▶ **Aim of the exercise**: Set down exactly the lines of the listing below, please, beginning with the first and ending with the line that holds "FACE_RINGS = (4.6, 7.4, 10.6, 14.4)".
##### Dataset excerpt
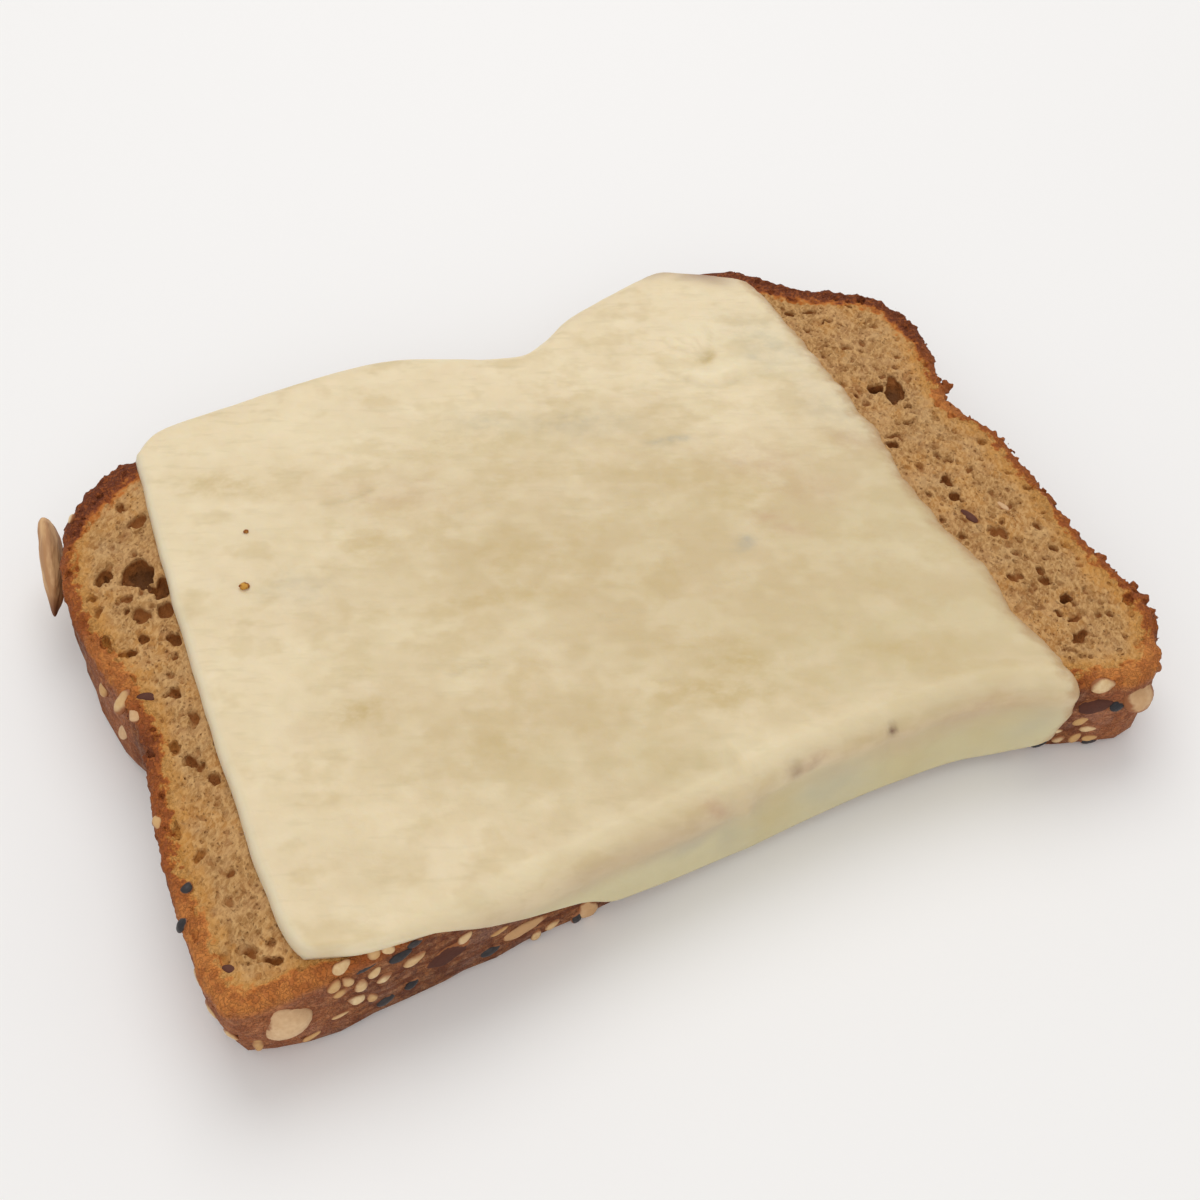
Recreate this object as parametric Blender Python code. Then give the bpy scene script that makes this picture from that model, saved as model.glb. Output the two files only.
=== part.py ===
# Cheese toast: a slice of seeded bread lying flat, with a soft square slice of cheese
# over its middle that folds down over the front edge. Sizes are in millimetres until
# the meshes are made; +X runs along the loaf's width, +Y towards the domed top crust,
# and z = 0 is the flat underside.
import math
import random

import bmesh
import bpy
import numpy as np
from mathutils import Matrix, Vector

MM = 0.001
SEED = 24
SLIVER = 0.03
# From the middle of the places below to the middle of the finished part
TO_CENTRE = (-1.34, 0.09, 0.0)

# Bread slice
BREAD_THICK = 14.0
RIM_ROUND = 2.0
BARE_RIM_ROUND = 0.8
FOOT_ROUND = 1.6
WALL_STEPS = 4
LOOP_COUNT = 168
CRAG_DEPTH = 0.45
CRUMB_RELIEF = 0.22
FACE_RINGS = (4.6, 7.4, 10.6, 14.4)

# Outline of the slice, anticlockwise from the front left corner. The third value is
# how far the top edge stands in from the foot of the crust.
OUTLINE = (
    (-59.6, -44.6, 0.2),
    (-50.0, -44.9, 0.0),
    (-36.0, -44.1, 0.3),
    (-20.0, -43.3, 0.9),
    (-6.0, -42.5, 1.0),
    (8.0, -41.8, 1.0),
    (22.0, -41.6, 1.0),
    (34.0, -42.3, 1.0),
    (41.0, -43.6, 0.8),
    (49.0, -46.7, 0.4),
    (55.5, -48.9, 0.0),
    (59.8, -48.2, 0.0),
    (62.8, -44.4, 0.0),
    (65.5, -38.8, 0.0),
    (65.0, -26.0, 0.0),
    (65.8, -13.0, 0.0),
    (65.9, -3.0, 0.0),
    (63.8, 5.0, 0.0),
    (65.0, 9.4, 0.0),
    (67.4, 16.5, 0.0),
    (68.5, 22.6, 0.0),
    (67.4, 28.8, 0.0),
    (63.9, 33.6, 0.0),
    (57.0, 37.9, 0.0),
    (52.2, 43.4, 0.0),
    (48.0, 47.8, 0.0),
    (39.6, 49.6, 0.0),
    (29.0, 47.4, 0.0),
    (20.0, 44.7, 0.0),
    (14.4, 41.2, 0.0),
    (9.6, 39.4, 0.0),
    (3.2, 41.1, 0.0),
    (-9.0, 46.5, 0.0),
    (-18.0, 48.0, 0.0),
    (-33.0, 47.5, 0.0),
    (-45.0, 46.6, 0.0),
    (-53.2, 43.2, 0.0),
    (-60.2, 37.8, 0.0),
    (-63.8, 30.6, 0.2),
    (-65.3, 21.0, 0.8),
    (-64.9, 11.4, 1.6),
    (-63.7, 3.6, 2.3),
    (-61.8, -2.6, 1.2),
    (-62.2, -12.0, 1.0),
    (-63.2, -22.0, 1.0),
    (-63.0, -33.0, 0.9),
    (-62.2, -40.6, 0.5),
)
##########
▶ **Reply to the task**:
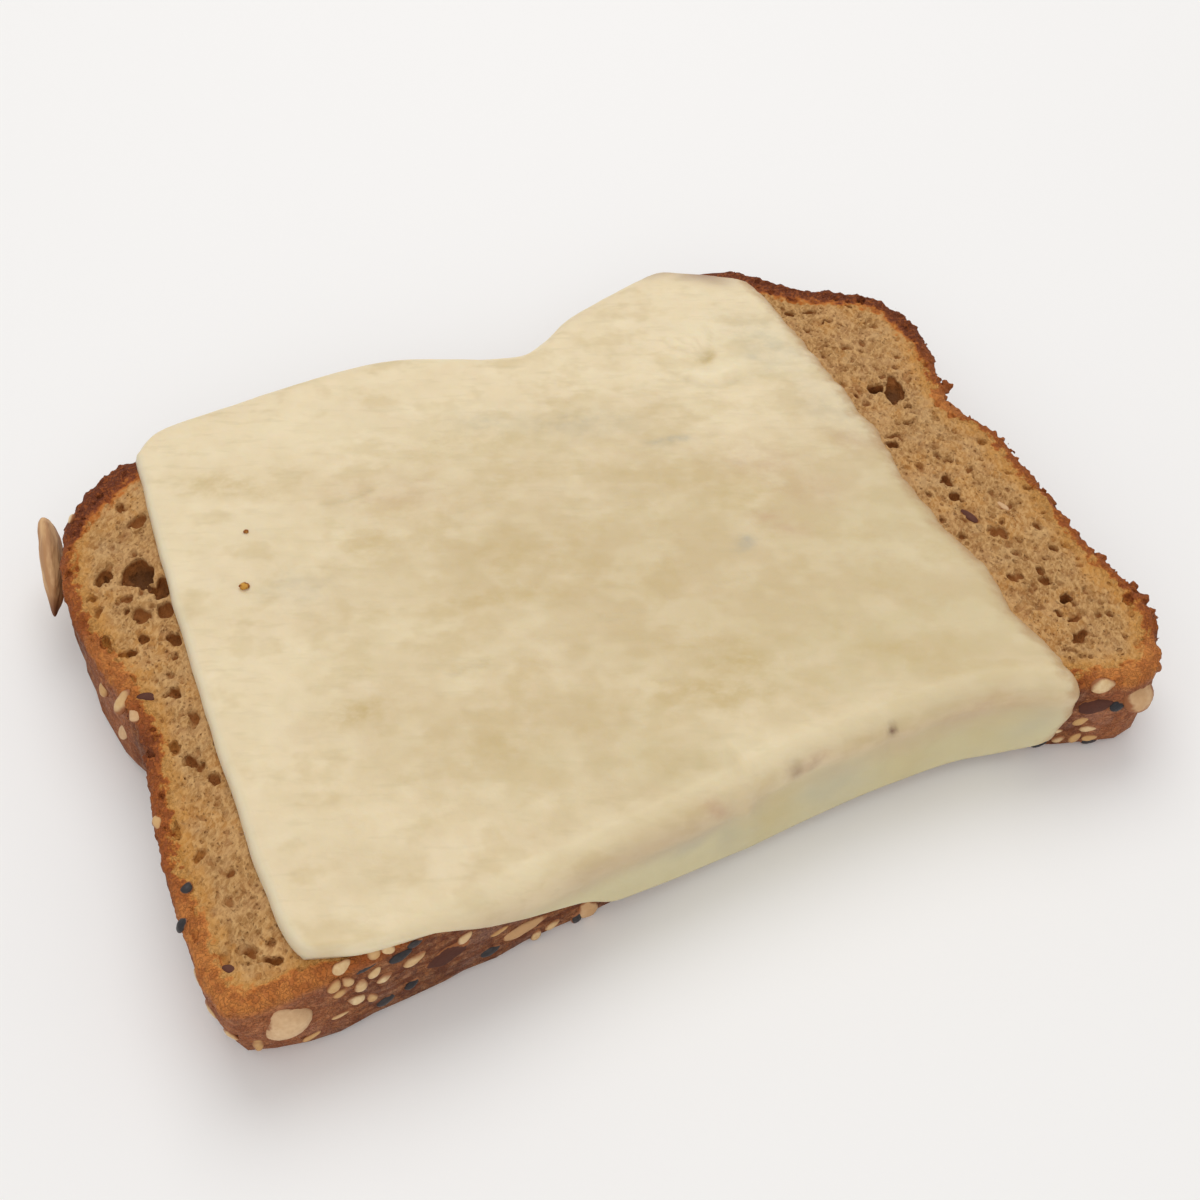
Recreate this object as parametric Blender Python code. Then give the bpy scene script that makes this picture from that model, saved as model.glb. Output the two files only.
=== part.py ===
# Cheese toast: a slice of seeded bread lying flat, with a soft square slice of cheese
# over its middle that folds down over the front edge. Sizes are in millimetres until
# the meshes are made; +X runs along the loaf's width, +Y towards the domed top crust,
# and z = 0 is the flat underside.
import math
import random

import bmesh
import bpy
import numpy as np
from mathutils import Matrix, Vector

MM = 0.001
SEED = 24
SLIVER = 0.03
# From the middle of the places below to the middle of the finished part
TO_CENTRE = (-1.34, 0.09, 0.0)

# Bread slice
BREAD_THICK = 14.0
RIM_ROUND = 2.0
BARE_RIM_ROUND = 0.8
FOOT_ROUND = 1.6
WALL_STEPS = 4
LOOP_COUNT = 168
CRAG_DEPTH = 0.45
CRUMB_RELIEF = 0.22
FACE_RINGS = (4.6, 7.4, 10.6, 14.4)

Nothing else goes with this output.